We use the color we passed from the vertex attribute to the vertex shader to the fragment shader.

(7) Prepare for next frame: swap the buffer roles

For the next frame, the read buffer becames the write buffer and the write buffer becomes the read buffer. This way, the new write buffer will read the previous frame’s write buffer in the compute shader, which contains the updated particles data. I use an array of 2 buffers to store these buffers so I simply do m_inParticleBufferCurrentIndex = (m_inParticleBufferCurrentIndex + 1) % 2; to swap their roles, accessing the read buffer with m_inParticleBufferCurrentIndex and the write buffer with (m_inParticleBufferCurrentIndex + 1) % 2 (so if 0 is the read buffer, 1 is the write buffer and vice-versa).

Results

Particles

On this frame, we have 99720 particles, in a 3D world, with the camera and transparency.

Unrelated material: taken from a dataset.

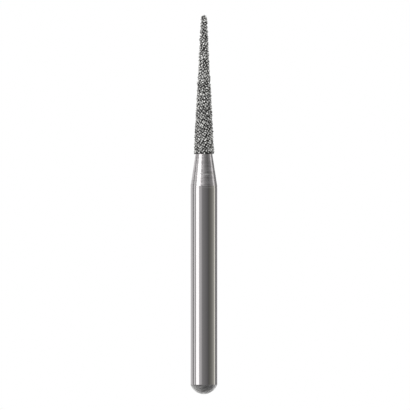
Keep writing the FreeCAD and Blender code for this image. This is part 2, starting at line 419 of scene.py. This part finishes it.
def make_bond(core):
    """The nickel skin over the core, a little uneven, thin at its lower edge."""
    profile = [(0, NECK_TOP_Z)]
    profile.append((NECK_TOP_RADIUS - BOND_EDGE_THICKNESS, NECK_TOP_Z))
    profile.append((NECK_TOP_RADIUS + BOND_EDGE_THICKNESS, NECK_TOP_Z))
    for run in steps(0, core.length, BOND_STEPS):
        profile.append(core.profile_point(run, BOND_THICKNESS)[:2])
    profile[-1] = (0, CORE_TIP_Z + BOND_THICKNESS)
    verts, faces = lathe(profile, BOND_SEGMENTS)
    swollen = []
    for x, y, z in verts:
        radius = math.hypot(x, y)
        if radius > 0 and z > SWELL_START_Z:
            swell = noise.noise(Vector((x, y, z)) * SWELLS_PER_METRE) * SWELL_HEIGHT
            x *= 1 + swell / max(radius, SWELL_LEAST_RADIUS)
            y *= 1 + swell / max(radius, SWELL_LEAST_RADIUS)
        swollen.append((x, y, z))
    bond = add_piece("nickel_bond", swollen, faces, [nickel_material()])
    bond.data.polygons.foreach_set("use_smooth", [True] * len(faces))
    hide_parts("diamond_coating")


def cut_crystal(chance):
    """One blocky grain of unit size: a cube with corners and upright edges cut flat."""
    solid = bmesh.new()
    bmesh.ops.create_cube(solid, size=CRYSTAL_CUBE)
    normals = [Vector((x, y, z)) for x in (-1, 1) for y in (-1, 1) for z in (-1, 1)]
    normals += [Vector((x, y, 0)) for x in (-1, 1) for y in (-1, 1)]
    chance.shuffle(normals)
    for normal in normals[:chance.randint(*CRYSTAL_CUTS)]:
        sway = Vector([chance.uniform(-CUT_SWAY, CUT_SWAY) for _ in range(3)])
        direction = (normal + sway).normalized()
        geometry = solid.verts[:] + solid.edges[:] + solid.faces[:]
        cut = bmesh.ops.bisect_plane(
            solid, geom=geometry, dist=CUT_TOLERANCE, clear_outer=True,
            plane_co=direction * chance.uniform(*CUT_DISTANCES), plane_no=direction,
        )
        edges = [part for part in cut["geom_cut"] if isinstance(part, bmesh.types.BMEdge)]
        if edges:
            bmesh.ops.contextual_create(solid, geom=edges)
    bmesh.ops.recalc_face_normals(solid, faces=solid.faces[:])
    solid.verts.index_update()
    corners = [vert.co.copy() for vert in solid.verts]
    sides = [[vert.index for vert in face.verts] for face in solid.faces]
    solid.free()
    return corners, sides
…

The compute shader takes 0.05ms and the draw takes 0.17ms on an NVIDIA RTX 4070 GPU.

Here is a video with 3 different examples of particle emitters:

Going further

This article presents a simple GPU-driven particle rendering method, but it can be extended further:

Adding textures to particles to give them different shapes: To add textures, the particles must be quads (so two triangles) and not points anymore. You can either do this in the compute shader or use a geometry shader to generate the quads for each vertex. With the latter, be aware that geometry shaders are less and less supported and don’t even exist in some graphics APIs like Metal and WebGPU. The texture can be passed as an index as a vertex attribute to use it in an array of images.
Culling: You can perform culling technics, like frustum culling, in the compute shader, on particles to render less of them, these particles must be marked as culled and not destroyed as they still need to be updated and will be re-rendered when visible on screen.
Particles change over time: By passing more parameters to the compute shader, you can do a linear interpolation between, for example, a starting and an ending size, to make the particles change over time.